Truthfully, I can't see the Spurs taking back Adam Morrison's contract. He's not a very good basketball player. In fact, he stinks. The Bobcats will have to add a sweetener like Ajinca to move him. The Spurs would have to give a combination of Kurt Thomas, whom Brown would like, and Blake Ahearn to make it work.
Nicolas Batum: Batum is starting in Portland, so this isn't going to happen. I'm adding him to the list for the wholesome quality of setting things right---Udoka is a Portland native that played his best basketball as a Trailblazer. Batum is supposed to be a Spur. I'm only doing my part to bring balance to the universe.
Andrea Bargnani: His skill set and size intrigue me, but he can't defend a fold out chair. Nevertheless, if the Spurs were confident Mahinmi will contribute this season, they could take a chance on Bargnani for Thomas, Udoka, and the Spurs' Golden State pick. The Raptors would likely balk, but Thomas and Udoka are two players that would help their playoff push.
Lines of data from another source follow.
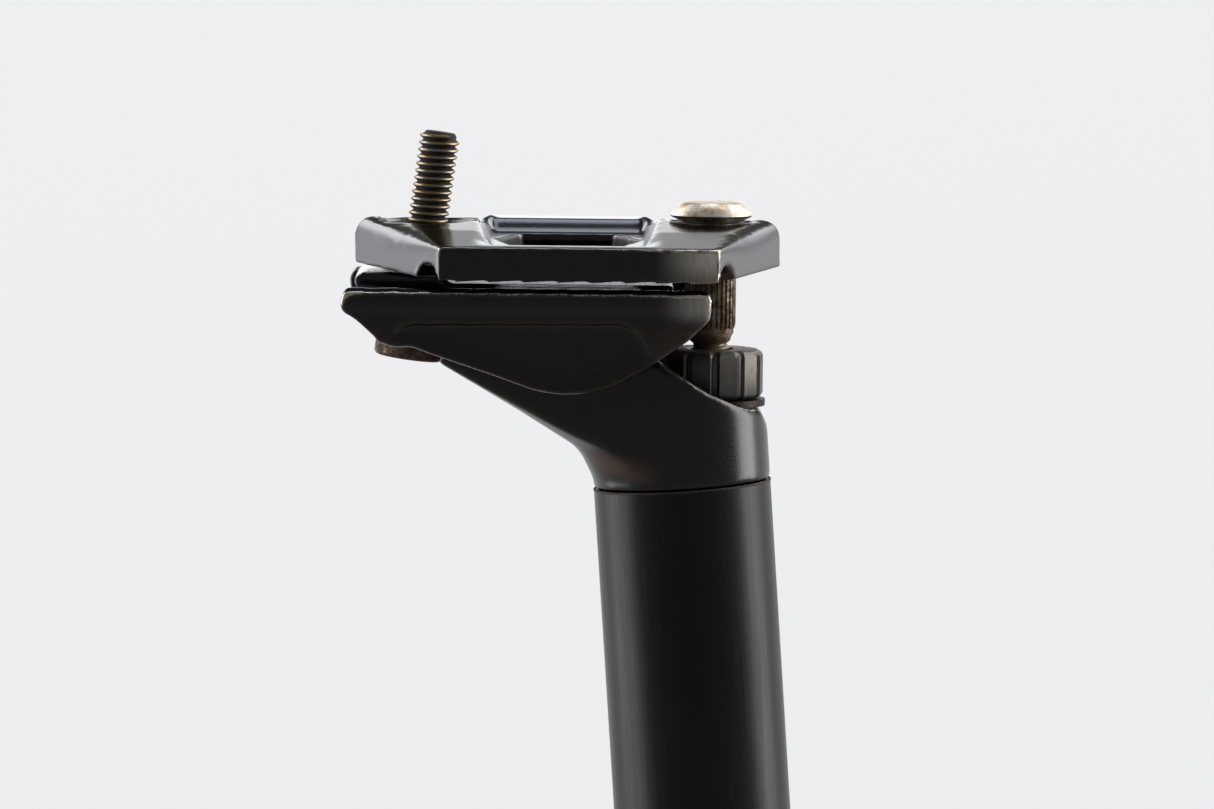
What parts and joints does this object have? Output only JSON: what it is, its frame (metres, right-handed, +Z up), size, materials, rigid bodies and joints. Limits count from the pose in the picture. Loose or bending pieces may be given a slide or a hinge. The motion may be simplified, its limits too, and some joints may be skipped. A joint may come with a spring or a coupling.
{
  "type": "suspension seatpost",
  "caption": "Telescopic sprung seatpost with a forged setback head, a rocking two-bolt rail clamp, a front thumb nut and a threaded collar over the sliding shaft.",
  "frame": {"origin": "centre of the post tube's lower end face", "axes": "+Z up the post, +X to the front of the bicycle, +Y to its left"},
  "size_m": [0.0636, 0.053, 0.3702],
  "materials": {
    "forged_black": "forged alloy, gloss black anodised, edges worn to bare metal",
    "shaft_anodised": "satin black anodised tube",
    "post_anodised": "satin black anodised tube",
    "collar_anodised": "black anodised, knurled",
    "plug_alloy": "plain machined",
    "slide_polymer": "unfilled acetal",
    "guide_polymer": "black acetal",
    "seal_rubber": "nitrile rubber",
    "elastomer": "cast polyurethane",
    "spring_steel": "oil-tempered wire",
    "zinc_steel": "zinc plated",
    "key_brass": "drawn brass",
    "rusty_steel": "plated steel with brown rust",
    "bare_steel": "worn nickel plate",
    "dark_steel": "blackened steel"
  },
  "bodies": {
    "post": {"post_tube": "post_anodised", "collar_nut": "collar_anodised", "upper_bush": "slide_polymer", "wiper_seal": "seal_rubber", "top_out_bumper": "elastomer", "bottom_bumper": "elastomer", "preload_seat": "zinc_steel", "main_spring": "spring_steel", "plug_o_ring": "seal_rubber"},
    "preload_plug": {"preload_plug": "plug_alloy"},
    "shaft": {"shaft_tube": "shaft_anodised", "head": "forged_black", "shaft_key_1": "key_brass", "shaft_key_2": "key_brass", "shaft_key_3": "key_brass", "shaft_foot": "plug_alloy", "glide_ring": "slide_polymer", "spring_guide": "guide_polymer", "foot_screw": "zinc_steel", "rear_washer": "rusty_steel", "front_washer": "dark_steel"},
    "clamp": {"lower_cradle": "forged_black", "upper_clamp": "forged_black"},
    "rear_bolt": {"rear_bolt": "rusty_steel"},
    "rear_nut": {"rear_nut": "rusty_steel"},
    "front_bolt": {"front_bolt": "rusty_steel"},
    "thumb_nut": {"front_thumb_nut": "bare_steel"}
  },
  "joints": [
    {"name": "shaft_slide", "type": "slide", "parent": "post", "child": "shaft", "axis": [0, 0, 1], "range_m": [-0.04, 0], "stiffness_N_per_m": 14000, "springref_m": 0.004, "deforming": ["main_spring"]},
    {"name": "saddle_tilt", "type": "hinge", "parent": "shaft", "child": "clamp", "pos_m": [-0.0144, 0, 0.35], "axis": [0, 1, 0], "range_deg": [-3, 3]},
    {"name": "front_bolt_rise", "type": "slide", "parent": "shaft", "child": "front_bolt", "axis": [0.0732, 0, 0.9973], "range_m": [-0.0011, 0.0011]},
    {"name": "rear_nut_rise", "type": "slide", "parent": "shaft", "child": "rear_nut", "axis": [0.2062, 0, 0.9785], "range_m": [-0.0011, 0.0011]},
    {"name": "rear_bolt_turn", "type": "hinge", "parent": "shaft", "child": "rear_bolt", "pos_m": [-0.03669, 0, 0.34412], "axis": [0.2062, 0, 0.9785], "continuous": true},
    {"name": "thumb_nut_turn", "type": "hinge", "parent": "shaft", "child": "thumb_nut", "pos_m": [0.00479, 0, 0.33556], "axis": [0.0732, 0, 0.9973], "continuous": true},
    {"name": "preload_turn", "type": "hinge", "parent": "post", "child": "preload_plug", "pos_m": [0, 0, 0.009], "axis": [0, 0, 1], "continuous": true}
  ],
  "couplings": [
    {"joint": "front_bolt_rise", "follows": "saddle_tilt", "m_per_rad": -0.0202},
    {"joint": "rear_nut_rise", "follows": "saddle_tilt", "m_per_rad": 0.0203}
  ]
}
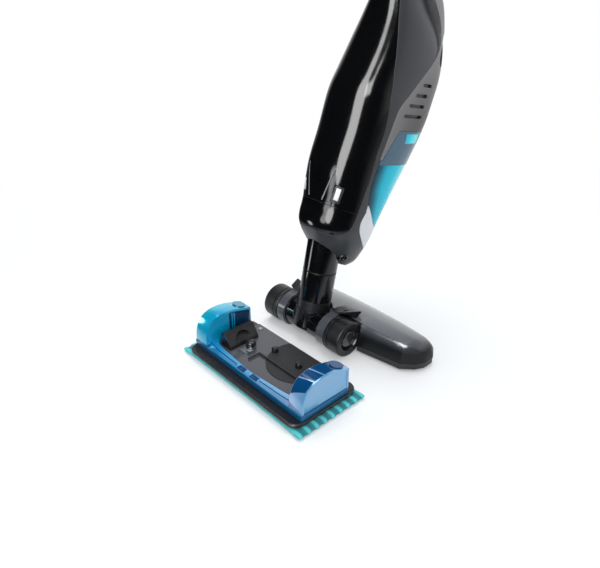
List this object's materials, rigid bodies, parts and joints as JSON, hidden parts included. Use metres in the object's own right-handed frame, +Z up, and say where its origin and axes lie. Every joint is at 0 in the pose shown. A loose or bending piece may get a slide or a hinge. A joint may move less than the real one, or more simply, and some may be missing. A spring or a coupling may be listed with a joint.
{
  "type": "cordless stick vacuum cleaner with clip-on wet mop",
  "caption": "Upright cordless stick vacuum with a lift-out hand unit, tilting and swivelling neck, powered floor nozzle and a separate clip-on wet mop with a water tank.",
  "frame": {"origin": "on the floor, under the middle of the bounding box", "axes": "+Z up, +Y the way the nozzle points, +X along the wheel axle to the right"},
  "size_m": [0.244, 0.464, 1.0922],
  "materials": {
    "gloss_black": "high gloss",
    "satin_black": "satin",
    "satin_grey": "satin",
    "gloss_grey": "gloss",
    "rubber": "matt",
    "tyre": "matt",
    "steel": "brushed",
    "silver": "satin",
    "bin_cyan": "clear tinted",
    "tank_blue": "high gloss, tinted",
    "tank_cyan": "high gloss, tinted",
    "bristle": "tufted",
    "cloth": "woven microfibre",
    "pleats": "matt",
    "battery_wrap": "satin",
    "light_plastic": "satin"
  },
  "bodies": {
    "floor_head": {"nozzle_cover": "satin_grey", "nozzle_base": "satin_black", "hinge_arm_left": "satin_grey", "hinge_arm_right": "satin_grey", "stub_axles": "steel", "brush_motor": "steel", "drive_belt": "rubber", "roller_pins": "steel"},
    "brush_roll": {"brush_core": "steel", "brush_bristles": "bristle"},
    "motor_shaft": {"motor_pulley": "light_plastic"},
    "front_roller_left": {"front_roller_left": "satin_black"},
    "front_roller_right": {"front_roller_right": "satin_black"},
    "wheel_left": {"tyre_left": "tyre", "wheel_hub_left": "satin_black"},
    "wheel_right": {"tyre_right": "tyre", "wheel_hub_right": "satin_black"},
    "neck": {"neck_barrel": "gloss_black", "neck_tongue": "satin_grey", "lower_tube": "gloss_black", "swivel_ring": "satin_black"},
    "stick": {"upper_tube": "gloss_black", "cradle_shell": "satin_grey", "back_cover": "gloss_black", "boot_cover": "gloss_black", "cup_gasket": "satin_black", "stem_tube": "gloss_black", "stem_collar": "satin_black", "handle_loop": "satin_black", "handle_grip": "rubber"},
    "release_button_left": {"release_button_left": "satin_black"},
    "release_button_right": {"release_button_right": "satin_black"},
    "power_slider": {"power_slider": "light_plastic"},
    "hand_unit": {"hand_shell_left": "satin_grey", "hand_shell_right": "satin_grey", "hand_bulkhead": "satin_black", "fan_motor": "steel", "battery_pack": "battery_wrap", "nose_cover": "silver"},
    "fan": {"fan_wheel": "light_plastic"},
    "dust_bin": {"dust_bin": "bin_cyan", "filter_frame": "satin_black", "filter_pleats": "pleats"},
    "bin_latch": {"bin_latch": "bin_cyan"},
    "mop": {"mop_cloth": "cloth", "grip_strips": "light_plastic", "mop_plate": "satin_black", "tank_frame": "tank_blue", "mop_deck": "gloss_grey", "rest_disc": "gloss_grey", "latch_block": "satin_black", "valve_seat": "steel", "locating_studs": "satin_black", "water_line": "satin_black", "deck_screws": "steel"},
    "valve_knob": {"valve_knob": "satin_black"},
    "filler_cap_left": {"filler_cap_left": "tank_cyan"},
    "filler_cap_right": {"filler_cap_right": "tank_blue"}
  },
  "joints": [
    {"name": "brush_spin", "type": "hinge", "parent": "floor_head", "child": "brush_roll", "pos_m": [0.004, -0.01751, 0.0175], "axis": [1, 0, 0], "continuous": true},
    {"name": "pulley_spin", "type": "hinge", "parent": "floor_head", "child": "motor_shaft", "pos_m": [0.082, -0.04209, 0.027], "axis": [1, 0, 0], "continuous": true},
    {"name": "roller_left_spin", "type": "hinge", "parent": "floor_head", "child": "front_roller_left", "pos_m": [-0.088, -0.00051, 0.005], "axis": [1, 0, 0], "continuous": true},
    {"name": "roller_right_spin", "type": "hinge", "parent": "floor_head", "child": "front_roller_right", "pos_m": [0.096, -0.00051, 0.005], "axis": [1, 0, 0], "continuous": true},
    {"name": "wheel_left_spin", "type": "hinge", "parent": "floor_head", "child": "wheel_left", "pos_m": [-0.0953, -0.07351, 0.024], "axis": [1, 0, 0], "continuous": true},
    {"name": "wheel_right_spin", "type": "hinge", "parent": "floor_head", "child": "wheel_right", "pos_m": [0.0233, -0.07351, 0.024], "axis": [1, 0, 0], "continuous": true},
    {"name": "neck_tilt", "type": "hinge", "parent": "floor_head", "child": "neck", "pos_m": [-0.036, -0.07351, 0.024], "axis": [1, 0, 0], "range_deg": [0, 60]},
    {"name": "neck_swivel", "type": "hinge", "parent": "neck", "child": "stick", "pos_m": [-0.036, -0.05821, 0.09538], "axis": [0, 0.2096, 0.9778], "range_deg": [-60, 60]},
    {"name": "button_left_press", "type": "slide", "parent": "stick", "child": "release_button_left", "axis": [0.6157, 0.7077, -0.3467], "range_m": [0, 0.002], "stiffness_N_per_m": 400},
    {"name": "button_right_press", "type": "slide", "parent": "stick", "child": "release_button_right", "axis": [-0.6157, 0.7077, -0.3467], "range_m": [0, 0.002], "stiffness_N_per_m": 400},
    {"name": "power_slide", "type": "slide", "parent": "stick", "child": "power_slider", "axis": [0, 0.2096, 0.9778], "range_m": [0, 0.006]},
    {"name": "hand_unit_lift", "type": "slide", "parent": "stick", "child": "hand_unit", "axis": [0, 0.9143, 0.4051], "range_m": [0, 0.12]},
    {"name": "fan_spin", "type": "hinge", "parent": "hand_unit", "child": "fan", "pos_m": [-0.036, 0.06833, 0.28507], "axis": [0, 0.2096, 0.9778], "continuous": true},
    {"name": "bin_slide", "type": "slide", "parent": "hand_unit", "child": "dust_bin", "axis": [0, 0.9778, -0.2096], "range_m": [0, 0.08]},
    {"name": "bin_latch_press", "type": "slide", "parent": "hand_unit", "child": "bin_latch", "axis": [0, -0.9778, 0.2096], "range_m": [0, 0.002], "stiffness_N_per_m": 400},
    {"name": "mop_slide", "type": "slide", "parent": "floor_head", "child": "mop", "axis": [0, -1, 0], "range_m": [0, 0.1]},
    {"name": "valve_turn", "type": "hinge", "parent": "mop", "child": "valve_knob", "pos_m": [-0.049, -0.16851, 0.02], "axis": [0, 0, 1], "range_deg": [0, 90]},
    {"name": "cap_left_lift", "type": "slide", "parent": "mop", "child": "filler_cap_left", "axis": [0, 0.2751, 0.9614], "range_m": [0, 0.02]},
    {"name": "cap_right_lift", "type": "slide", "parent": "mop", "child": "filler_cap_right", "axis": [0, 0.2751, 0.9614], "range_m": [0, 0.02]}
  ],
  "couplings": [
    {"joint": "pulley_spin", "follows": "brush_spin", "ratio": 1.918}
  ]
}
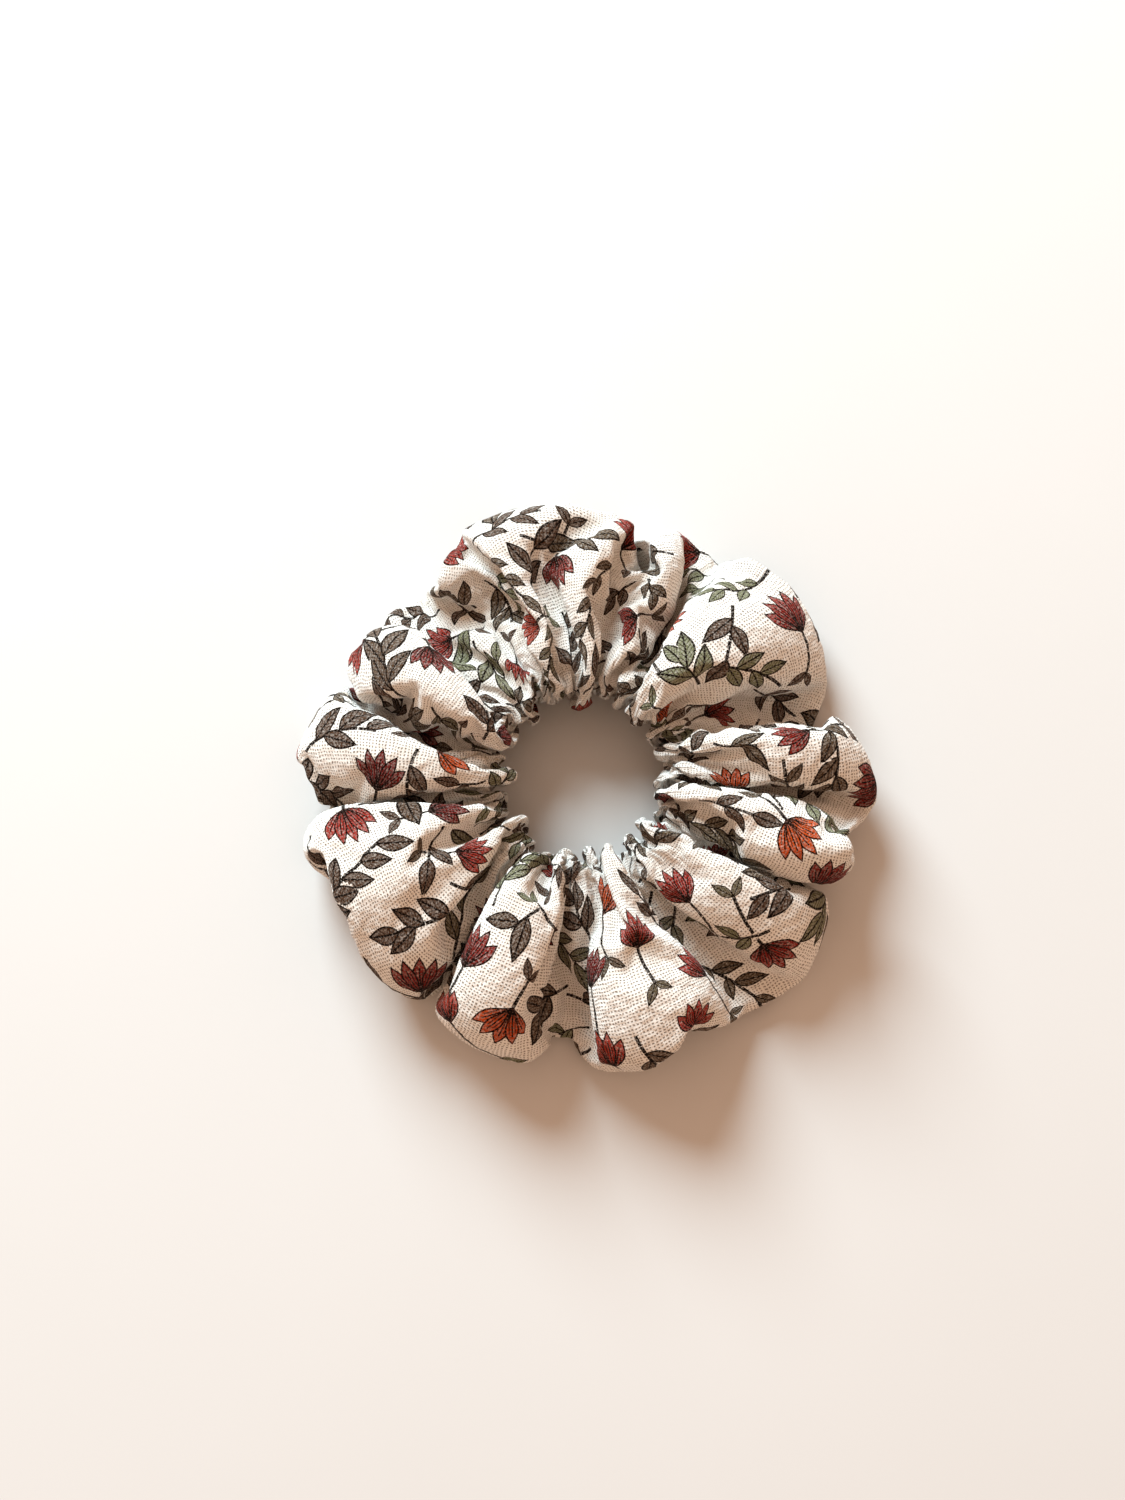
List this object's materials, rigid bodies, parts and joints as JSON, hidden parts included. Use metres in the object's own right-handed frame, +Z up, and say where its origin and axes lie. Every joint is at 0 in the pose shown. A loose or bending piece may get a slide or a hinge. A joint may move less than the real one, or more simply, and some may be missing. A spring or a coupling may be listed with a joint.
{
  "type": "scrunchie",
  "caption": "Round gathered hair scrunchie: a soft ring of floral printed gauze cloth, bunched in puffs on a closed elastic loop.",
  "frame": {"origin": "centre of the ring on the surface that it lies on", "axes": "+Z up along the axis of the loop; -X towards the closing seam"},
  "size_m": [0.1088, 0.1085, 0.028],
  "materials": {
    "print_cloth": "off-white cotton double gauze with a printed pattern of red flowers, olive leaves and brown stems",
    "elastic": "white braided elastic, matt",
    "thread": "cream polyester sewing thread, slight sheen"
  },
  "bodies": {
    "puff_1": {"cloth_puff_1": "print_cloth", "elastic_1": "elastic", "long_seam_thread_1": "thread", "closing_seam_stitches": "thread", "elastic_join_stitches": "thread"},
    "puff_2": {"cloth_puff_2": "print_cloth", "elastic_2": "elastic", "long_seam_thread_2": "thread"},
    "puff_3": {"cloth_puff_3": "print_cloth", "elastic_3": "elastic", "long_seam_thread_3": "thread"},
    "puff_4": {"cloth_puff_4": "print_cloth", "elastic_4": "elastic", "long_seam_thread_4": "thread"},
    "puff_5": {"cloth_puff_5": "print_cloth", "elastic_5": "elastic", "long_seam_thread_5": "thread"},
    "puff_6": {"cloth_puff_6": "print_cloth", "elastic_6": "elastic", "long_seam_thread_6": "thread"},
    "puff_7a": {"cloth_puff_7a": "print_cloth", "elastic_7a": "elastic", "long_seam_thread_7a": "thread"},
    "puff_7b": {"cloth_puff_7b": "print_cloth", "elastic_7b": "elastic", "long_seam_thread_7b": "thread"},
    "puff_8": {"cloth_puff_8": "print_cloth", "elastic_8": "elastic", "long_seam_thread_8": "thread"},
    "puff_9": {"cloth_puff_9": "print_cloth", "elastic_9": "elastic", "long_seam_thread_9": "thread"},
    "puff_10": {"cloth_puff_10": "print_cloth", "elastic_10": "elastic", "long_seam_thread_10": "thread"},
    "puff_11": {"cloth_puff_11": "print_cloth", "elastic_11": "elastic", "long_seam_thread_11": "thread"},
    "puff_12": {"cloth_puff_12": "print_cloth", "elastic_12": "elastic", "long_seam_thread_12": "thread"}
  },
  "joints": [
    {"name": "stretch_1_2", "type": "slide", "parent": "puff_1", "child": "puff_2", "axis": [0.1175, -0.9931, 0], "range_m": [0, 0.01046], "stiffness_N_per_m": 382.5},
    {"name": "stretch_2_3", "type": "slide", "parent": "puff_2", "child": "puff_3", "axis": [0.5446, -0.8387, 0], "range_m": [0, 0.00952], "stiffness_N_per_m": 420},
    {"name": "stretch_3_4", "type": "slide", "parent": "puff_3", "child": "puff_4", "axis": [0.8549, -0.5188, 0], "range_m": [0, 0.01009], "stiffness_N_per_m": 396.6},
    {"name": "stretch_4_5", "type": "slide", "parent": "puff_4", "child": "puff_5", "axis": [0.9984, -0.0567, 0], "range_m": [0, 0.0112], "stiffness_N_per_m": 357.1},
    {"name": "stretch_5_6", "type": "slide", "parent": "puff_5", "child": "puff_6", "axis": [0.891, 0.454, 0], "range_m": [0, 0.01176], "stiffness_N_per_m": 340.2},
    {"name": "stretch_6_7a", "type": "slide", "parent": "puff_6", "child": "puff_7a", "axis": [0.5519, 0.8339, 0], "range_m": [0, 0.01064], "stiffness_N_per_m": 375.8},
    {"name": "stretch_1_12", "type": "slide", "parent": "puff_1", "child": "puff_12", "axis": [0.4107, 0.9118, 0], "range_m": [0, 0.01305], "stiffness_N_per_m": 306.6},
    {"name": "stretch_12_11", "type": "slide", "parent": "puff_12", "child": "puff_11", "axis": [0.8767, 0.481, 0], "range_m": [0, 0.01487], "stiffness_N_per_m": 269},
    {"name": "stretch_11_10", "type": "slide", "parent": "puff_11", "child": "puff_10", "axis": [0.9931, -0.1175, 0], "range_m": [0, 0.01194], "stiffness_N_per_m": 334.9},
    {"name": "stretch_10_9", "type": "slide", "parent": "puff_10", "child": "puff_9", "axis": [0.7986, -0.6018, 0], "range_m": [0, 0.01102], "stiffness_N_per_m": 363.1},
    {"name": "stretch_9_8", "type": "slide", "parent": "puff_9", "child": "puff_8", "axis": [0.3867, -0.9222, 0], "range_m": [0, 0.01194], "stiffness_N_per_m": 334.9},
    {"name": "stretch_8_7b", "type": "slide", "parent": "puff_8", "child": "puff_7b", "axis": [-0.1089, -0.9941, 0], "range_m": [0, 0.01009], "stiffness_N_per_m": 396.6}
  ],
  "couplings": [
    {"joint": "stretch_2_3", "follows": "stretch_1_2", "ratio": 0.91061},
    {"joint": "stretch_3_4", "follows": "stretch_1_2", "ratio": 0.9643},
    {"joint": "stretch_4_5", "follows": "stretch_1_2", "ratio": 1.0712},
    {"joint": "stretch_5_6", "follows": "stretch_1_2", "ratio": 1.1243},
    {"joint": "stretch_6_7a", "follows": "stretch_1_2", "ratio": 1.0178},
    {"joint": "stretch_1_12", "follows": "stretch_1_2", "ratio": 1.2476},
    {"joint": "stretch_12_11", "follows": "stretch_1_2", "ratio": 1.4217},
    {"joint": "stretch_11_10", "follows": "stretch_1_2", "ratio": 1.142},
    {"joint": "stretch_10_9", "follows": "stretch_1_2", "ratio": 1.0534},
    {"joint": "stretch_9_8", "follows": "stretch_1_2", "ratio": 1.142},
    {"joint": "stretch_8_7b", "follows": "stretch_1_2", "ratio": 0.9643}
  ]
}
Tyrus Thomas: Thomas is the square peg to Chicago's round hole. In some ways, he's the player that makes "ridiculous upside" something of a joke. John Paxson surely wants to recoup more than scraps from this high draft pick, but it's going to be difficult to get back more than 50 cents on the dollar. Thomas could blossom with a change of scenery and finally realize his potential. The Spurs should throw a penny in a well and hope that Kurt Thomas, a future first and Golden State's 2009 second could get it done.
There are other players--Dorrell Wright and Martell Webster--that might be available, but I simply don't see any scenarios where the teams involved could/would get a deal done. Do you have any ideas?